#### Instruction:
The data below holds the lines to copy: everything from the line containing "obj.matrix_parent_inverse = Matrix.Identity(4)" to the line containing "SENSOR = 36", both ends included, set down exactly.

#### Data segment:

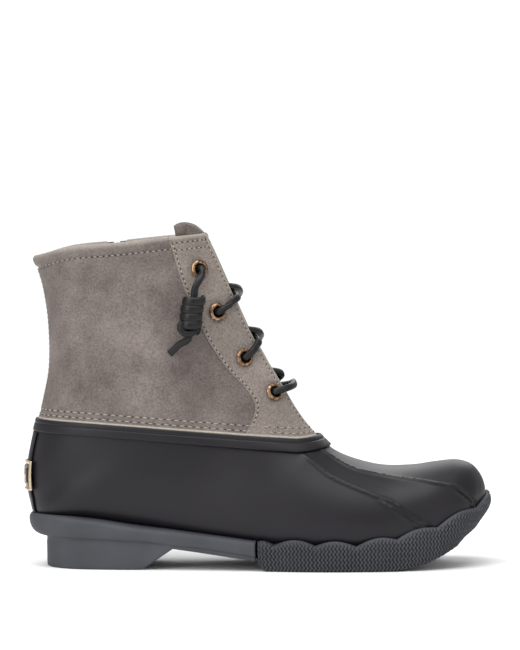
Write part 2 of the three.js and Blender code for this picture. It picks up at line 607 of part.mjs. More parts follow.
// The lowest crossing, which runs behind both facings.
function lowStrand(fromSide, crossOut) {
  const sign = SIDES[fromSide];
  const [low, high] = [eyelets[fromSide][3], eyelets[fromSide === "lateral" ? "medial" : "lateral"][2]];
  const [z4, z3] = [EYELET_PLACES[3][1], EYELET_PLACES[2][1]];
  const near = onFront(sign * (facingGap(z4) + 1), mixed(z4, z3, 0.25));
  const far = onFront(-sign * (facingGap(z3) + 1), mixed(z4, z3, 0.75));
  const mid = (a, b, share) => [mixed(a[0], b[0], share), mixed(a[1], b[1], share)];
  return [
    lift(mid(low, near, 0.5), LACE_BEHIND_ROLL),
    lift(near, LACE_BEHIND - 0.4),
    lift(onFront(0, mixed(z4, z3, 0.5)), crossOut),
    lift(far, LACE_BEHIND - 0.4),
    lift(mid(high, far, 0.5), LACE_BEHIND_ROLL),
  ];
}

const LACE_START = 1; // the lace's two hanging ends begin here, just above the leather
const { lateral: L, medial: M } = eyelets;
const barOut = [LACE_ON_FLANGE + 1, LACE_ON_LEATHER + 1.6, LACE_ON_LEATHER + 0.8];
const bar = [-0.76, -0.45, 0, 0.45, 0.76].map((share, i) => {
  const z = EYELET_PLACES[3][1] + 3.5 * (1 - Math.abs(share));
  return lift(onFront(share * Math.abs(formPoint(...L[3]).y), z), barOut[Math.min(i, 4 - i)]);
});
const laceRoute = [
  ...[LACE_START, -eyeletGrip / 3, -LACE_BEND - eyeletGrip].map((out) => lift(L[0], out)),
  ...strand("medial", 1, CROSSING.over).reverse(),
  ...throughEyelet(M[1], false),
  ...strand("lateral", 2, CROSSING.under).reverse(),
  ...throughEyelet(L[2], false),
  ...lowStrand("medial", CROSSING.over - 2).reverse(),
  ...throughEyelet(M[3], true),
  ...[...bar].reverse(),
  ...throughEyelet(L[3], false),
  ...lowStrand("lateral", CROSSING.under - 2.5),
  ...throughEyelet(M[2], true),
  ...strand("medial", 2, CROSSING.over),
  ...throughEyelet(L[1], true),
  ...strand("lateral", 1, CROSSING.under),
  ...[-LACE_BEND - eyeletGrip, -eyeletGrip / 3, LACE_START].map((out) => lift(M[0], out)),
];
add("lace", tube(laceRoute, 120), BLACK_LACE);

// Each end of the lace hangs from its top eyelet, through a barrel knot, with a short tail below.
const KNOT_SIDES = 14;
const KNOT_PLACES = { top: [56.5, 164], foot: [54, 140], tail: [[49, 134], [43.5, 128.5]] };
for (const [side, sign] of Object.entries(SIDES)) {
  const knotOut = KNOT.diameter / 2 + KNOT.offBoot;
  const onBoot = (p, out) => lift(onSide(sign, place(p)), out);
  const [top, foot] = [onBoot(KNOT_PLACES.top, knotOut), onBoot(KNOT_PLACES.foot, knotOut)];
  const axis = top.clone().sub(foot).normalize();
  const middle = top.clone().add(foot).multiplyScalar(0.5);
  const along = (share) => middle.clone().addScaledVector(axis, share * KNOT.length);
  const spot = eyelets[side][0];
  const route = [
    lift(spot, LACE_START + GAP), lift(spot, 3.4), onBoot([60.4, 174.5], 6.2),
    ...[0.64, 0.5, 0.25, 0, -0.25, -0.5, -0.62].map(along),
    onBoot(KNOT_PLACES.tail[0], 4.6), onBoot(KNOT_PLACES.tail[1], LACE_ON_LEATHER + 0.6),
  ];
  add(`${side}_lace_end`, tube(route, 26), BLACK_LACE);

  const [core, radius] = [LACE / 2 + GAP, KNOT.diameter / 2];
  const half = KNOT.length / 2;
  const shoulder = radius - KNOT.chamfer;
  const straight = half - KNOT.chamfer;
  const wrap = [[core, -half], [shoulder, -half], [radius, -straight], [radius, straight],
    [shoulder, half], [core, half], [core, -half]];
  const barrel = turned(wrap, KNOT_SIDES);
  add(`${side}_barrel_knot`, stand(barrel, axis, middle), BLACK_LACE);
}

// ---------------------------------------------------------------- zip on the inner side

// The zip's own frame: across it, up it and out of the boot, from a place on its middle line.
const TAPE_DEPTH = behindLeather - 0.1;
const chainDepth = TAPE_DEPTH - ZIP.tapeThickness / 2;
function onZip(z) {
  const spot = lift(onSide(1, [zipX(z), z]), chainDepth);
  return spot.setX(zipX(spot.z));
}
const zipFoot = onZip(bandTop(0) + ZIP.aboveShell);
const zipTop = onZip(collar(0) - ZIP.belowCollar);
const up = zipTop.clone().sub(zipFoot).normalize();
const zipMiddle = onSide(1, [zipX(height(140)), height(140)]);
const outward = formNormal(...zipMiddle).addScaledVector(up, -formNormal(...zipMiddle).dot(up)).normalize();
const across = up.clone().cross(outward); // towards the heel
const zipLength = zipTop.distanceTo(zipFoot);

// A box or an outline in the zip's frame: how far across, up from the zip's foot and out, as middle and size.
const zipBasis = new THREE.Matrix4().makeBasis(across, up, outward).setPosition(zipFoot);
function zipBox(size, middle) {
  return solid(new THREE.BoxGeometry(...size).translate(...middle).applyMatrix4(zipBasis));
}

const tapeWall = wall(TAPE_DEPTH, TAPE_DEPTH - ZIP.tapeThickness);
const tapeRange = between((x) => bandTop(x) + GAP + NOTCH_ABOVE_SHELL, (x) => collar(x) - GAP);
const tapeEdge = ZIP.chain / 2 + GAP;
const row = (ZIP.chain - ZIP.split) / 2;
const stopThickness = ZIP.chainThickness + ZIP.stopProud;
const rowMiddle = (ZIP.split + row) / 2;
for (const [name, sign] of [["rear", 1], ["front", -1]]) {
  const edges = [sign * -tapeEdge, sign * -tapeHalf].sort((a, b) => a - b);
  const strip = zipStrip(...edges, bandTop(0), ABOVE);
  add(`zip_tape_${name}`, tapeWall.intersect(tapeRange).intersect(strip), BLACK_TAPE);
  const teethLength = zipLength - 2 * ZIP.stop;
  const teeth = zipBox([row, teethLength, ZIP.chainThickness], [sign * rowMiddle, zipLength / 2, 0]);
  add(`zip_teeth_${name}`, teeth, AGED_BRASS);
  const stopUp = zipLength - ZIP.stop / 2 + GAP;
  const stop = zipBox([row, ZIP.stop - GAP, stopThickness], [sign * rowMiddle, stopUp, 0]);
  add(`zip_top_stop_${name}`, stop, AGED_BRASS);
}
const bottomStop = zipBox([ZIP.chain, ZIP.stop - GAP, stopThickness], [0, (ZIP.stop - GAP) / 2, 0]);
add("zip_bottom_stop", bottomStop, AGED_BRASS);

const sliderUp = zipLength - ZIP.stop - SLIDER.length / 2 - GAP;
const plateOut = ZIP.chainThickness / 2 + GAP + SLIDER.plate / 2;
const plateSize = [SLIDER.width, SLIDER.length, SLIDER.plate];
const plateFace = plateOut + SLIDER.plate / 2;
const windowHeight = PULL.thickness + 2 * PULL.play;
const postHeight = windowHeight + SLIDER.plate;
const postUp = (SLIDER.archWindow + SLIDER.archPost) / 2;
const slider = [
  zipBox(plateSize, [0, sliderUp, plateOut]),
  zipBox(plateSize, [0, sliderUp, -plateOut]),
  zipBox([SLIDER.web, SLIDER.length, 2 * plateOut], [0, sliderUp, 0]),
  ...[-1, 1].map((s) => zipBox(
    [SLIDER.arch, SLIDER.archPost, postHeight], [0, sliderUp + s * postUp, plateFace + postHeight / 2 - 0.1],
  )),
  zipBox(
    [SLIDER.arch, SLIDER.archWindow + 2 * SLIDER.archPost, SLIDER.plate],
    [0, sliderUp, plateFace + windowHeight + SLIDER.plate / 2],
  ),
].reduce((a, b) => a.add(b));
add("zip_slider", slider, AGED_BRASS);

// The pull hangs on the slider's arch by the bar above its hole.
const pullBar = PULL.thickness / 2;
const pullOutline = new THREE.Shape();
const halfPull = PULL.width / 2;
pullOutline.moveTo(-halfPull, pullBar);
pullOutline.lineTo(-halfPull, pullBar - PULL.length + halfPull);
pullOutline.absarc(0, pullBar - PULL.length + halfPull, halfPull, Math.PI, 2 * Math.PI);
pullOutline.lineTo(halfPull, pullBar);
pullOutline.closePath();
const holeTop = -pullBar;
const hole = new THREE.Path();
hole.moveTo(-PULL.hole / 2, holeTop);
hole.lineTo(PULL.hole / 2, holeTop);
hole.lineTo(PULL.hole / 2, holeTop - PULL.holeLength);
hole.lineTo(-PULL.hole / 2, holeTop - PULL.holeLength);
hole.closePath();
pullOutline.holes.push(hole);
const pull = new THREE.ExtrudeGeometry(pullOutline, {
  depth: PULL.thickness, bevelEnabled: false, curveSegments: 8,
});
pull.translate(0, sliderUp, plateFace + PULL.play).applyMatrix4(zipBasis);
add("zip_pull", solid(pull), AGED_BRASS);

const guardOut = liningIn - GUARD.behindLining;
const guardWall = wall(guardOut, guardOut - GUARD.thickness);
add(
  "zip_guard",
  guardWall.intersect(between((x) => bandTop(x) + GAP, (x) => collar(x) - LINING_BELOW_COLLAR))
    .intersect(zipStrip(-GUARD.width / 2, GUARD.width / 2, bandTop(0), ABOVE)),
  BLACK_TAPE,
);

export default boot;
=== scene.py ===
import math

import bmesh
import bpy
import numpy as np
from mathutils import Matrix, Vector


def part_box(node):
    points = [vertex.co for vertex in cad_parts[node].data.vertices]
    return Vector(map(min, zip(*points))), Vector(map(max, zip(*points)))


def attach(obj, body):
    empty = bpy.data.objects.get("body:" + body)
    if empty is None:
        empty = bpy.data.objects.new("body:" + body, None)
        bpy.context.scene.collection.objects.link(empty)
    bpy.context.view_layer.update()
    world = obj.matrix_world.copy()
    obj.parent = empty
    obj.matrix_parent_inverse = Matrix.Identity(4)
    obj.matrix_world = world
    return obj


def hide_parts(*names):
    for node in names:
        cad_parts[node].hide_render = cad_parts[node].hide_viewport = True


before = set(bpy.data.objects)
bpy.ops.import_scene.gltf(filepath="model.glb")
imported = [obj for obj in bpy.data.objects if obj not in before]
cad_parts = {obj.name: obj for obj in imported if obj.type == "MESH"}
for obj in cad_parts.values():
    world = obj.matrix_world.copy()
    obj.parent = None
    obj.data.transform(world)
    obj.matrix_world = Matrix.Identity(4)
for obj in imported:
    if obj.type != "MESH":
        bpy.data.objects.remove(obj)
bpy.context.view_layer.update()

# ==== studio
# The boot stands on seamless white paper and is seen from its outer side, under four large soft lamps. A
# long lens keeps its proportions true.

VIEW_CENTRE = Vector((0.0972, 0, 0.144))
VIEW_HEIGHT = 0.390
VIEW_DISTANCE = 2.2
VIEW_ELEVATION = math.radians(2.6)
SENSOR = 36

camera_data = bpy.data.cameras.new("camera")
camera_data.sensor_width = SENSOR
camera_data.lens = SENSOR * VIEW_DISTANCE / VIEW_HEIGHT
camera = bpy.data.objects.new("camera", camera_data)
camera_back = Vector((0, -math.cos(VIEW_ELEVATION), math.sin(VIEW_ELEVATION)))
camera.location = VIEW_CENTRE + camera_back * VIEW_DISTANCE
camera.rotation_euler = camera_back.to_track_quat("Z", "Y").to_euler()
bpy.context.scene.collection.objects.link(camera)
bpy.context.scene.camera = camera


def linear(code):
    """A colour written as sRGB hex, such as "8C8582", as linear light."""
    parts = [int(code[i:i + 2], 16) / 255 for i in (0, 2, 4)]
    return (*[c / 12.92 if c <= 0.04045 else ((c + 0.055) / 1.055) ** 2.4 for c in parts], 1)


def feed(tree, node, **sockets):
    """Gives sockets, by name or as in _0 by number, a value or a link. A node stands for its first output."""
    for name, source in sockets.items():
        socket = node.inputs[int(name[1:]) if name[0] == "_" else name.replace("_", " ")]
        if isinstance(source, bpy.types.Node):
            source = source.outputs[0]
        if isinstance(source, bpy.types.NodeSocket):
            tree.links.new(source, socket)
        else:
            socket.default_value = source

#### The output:
    obj.matrix_parent_inverse = Matrix.Identity(4)
    obj.matrix_world = world
    return obj


def hide_parts(*names):
    for node in names:
        cad_parts[node].hide_render = cad_parts[node].hide_viewport = True


before = set(bpy.data.objects)
bpy.ops.import_scene.gltf(filepath="model.glb")
imported = [obj for obj in bpy.data.objects if obj not in before]
cad_parts = {obj.name: obj for obj in imported if obj.type == "MESH"}
for obj in cad_parts.values():
    world = obj.matrix_world.copy()
    obj.parent = None
    obj.data.transform(world)
    obj.matrix_world = Matrix.Identity(4)
for obj in imported:
    if obj.type != "MESH":
        bpy.data.objects.remove(obj)
bpy.context.view_layer.update()

# ==== studio
# The boot stands on seamless white paper and is seen from its outer side, under four large soft lamps. A
# long lens keeps its proportions true.

VIEW_CENTRE = Vector((0.0972, 0, 0.144))
VIEW_HEIGHT = 0.390
VIEW_DISTANCE = 2.2
VIEW_ELEVATION = math.radians(2.6)
SENSOR = 36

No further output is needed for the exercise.